Thursday, May 31, 2012

Thom Brooks on "Preserving Capabilities"

. . . is published today in the American Journal of Bioethics and found online here.

Friday, May 25, 2012

Monday, May 21, 2012

CFP: Ethical Citizenship

I write to request expressions of interest to contribute to a book or special issue on the topic of Ethical Citizenship: British Idealism and the Politics of Recognition. The project brief:


"Citizenship is an idea about the duties and obligations that members of a political community have to one another. This is the first book length treatment to explore the idea of ethical citizenship that was developed by British Idealists, such as Bosanquet, Bradley, Collingwood, Green, and Seth. Ethical citizenship is about a particularly communitarian relationship between compatriots based around a conception of the common good. These essays will illuminate the idea of ethical citizenship and explain how this idea has practical relevance in policy debates today in a contribution that is both scholarly and timely that will benefit those interested in British Idealism as well as those looking for new highly promising concepts to better inform and improve how we design public policy today."

I am looking for papers that may take a more historical angle - such as exploring how British Idealists have redefined the idea of citizenship in their work - and also papers that speak specifically to the contemporary relevance of their contributions, a topic of particular interest for me.

Please send me a proposed title and abstract (100-250 words) by *15 JUNE 2012* to t.brooks@newcastle.ac.uk if you are interested. Selected papers would not be due until the following June 2013. Let me know if you have any questions.

Thursday, May 17, 2012

Jeremy Waldron's inaugural Chichele lecture

. . . can be found here. It is entitled "Political Political Theory" and most highly recommended!

Monday, May 14, 2012

Journal of Moral Philosophy - online first!

The Journal of Moral Philosophy is now publishing papers online prior to appearance in our journal in print. Papers may be found here.

Please visit the JMP homepage - at http://www.brill.nl/jmp - for more information about our journal.

Our next issue will feature a special editorial on editing academic journals where I will be bringing together lessons learned over the years from serving as managing editor of the International Journal of Philosophical Studies, founding editor of the Review Journal of Political Philosophy, editor and founder of the Journal of Moral Philosophy, and co-chair of the relaunched Association of Philosophy Journal Editors. Most, if not all, secrets to be revealed....!

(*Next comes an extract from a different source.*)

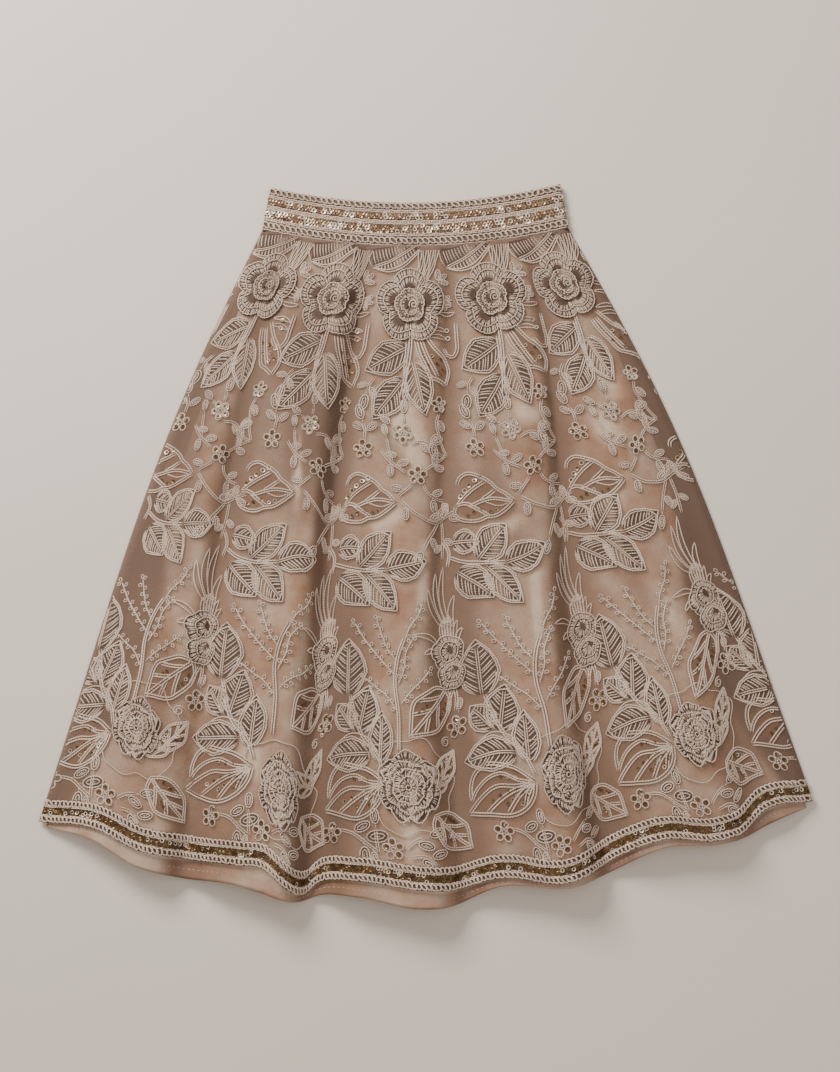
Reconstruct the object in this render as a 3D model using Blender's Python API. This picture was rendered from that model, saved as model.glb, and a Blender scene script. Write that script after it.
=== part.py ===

Where are you on global pay?

Terrific interactive chart and commentary from the BBC here.

Wednesday, May 09, 2012

Fairness and Responsibility in an Unequal Society conference

The Senate Room, Senate House, University of London
Thursday 28th June 2012, 9.30am – 5.30pm

In the wake of the financial crisis there has been a renewed interested in issues of fairness and responsibility. But what do these notions really mean? And how should they be applied to the social issues of our time? At same time there is concern at the increase in social and economic inequality, both nationally and globally. Which types of inequality ought be of primary concern, and what can be done about them? How does the recent emphasis on fairness and responsibility fit with the aim of reducing inequality? Can appeals to such notions help to reduce inequality, or do they detract from such efforts? What role ought such notions play in international efforts to reduce poverty and encourage development?
The conference marks the end of a four-year project on inequality, responsibility and fairness, funded by the Arts and Humanities Research Council at the University of Exeter. Four panels composed of prominent policy-leaders and academics will debate the issues, providing a forum for the exchange of ideas between policy and academy. Confirmed speakers include:

Keynote

Will Hutton (Principal of Hertford College, Oxford, former Editor-in-Chief of The Observer, author of Them and Us: Changing Britain – Why We Need a Fair Society)

Panel: The Fair Society

Rachel Reeves (MP for Leeds West and Shadow Chief Secretary to the Treasury)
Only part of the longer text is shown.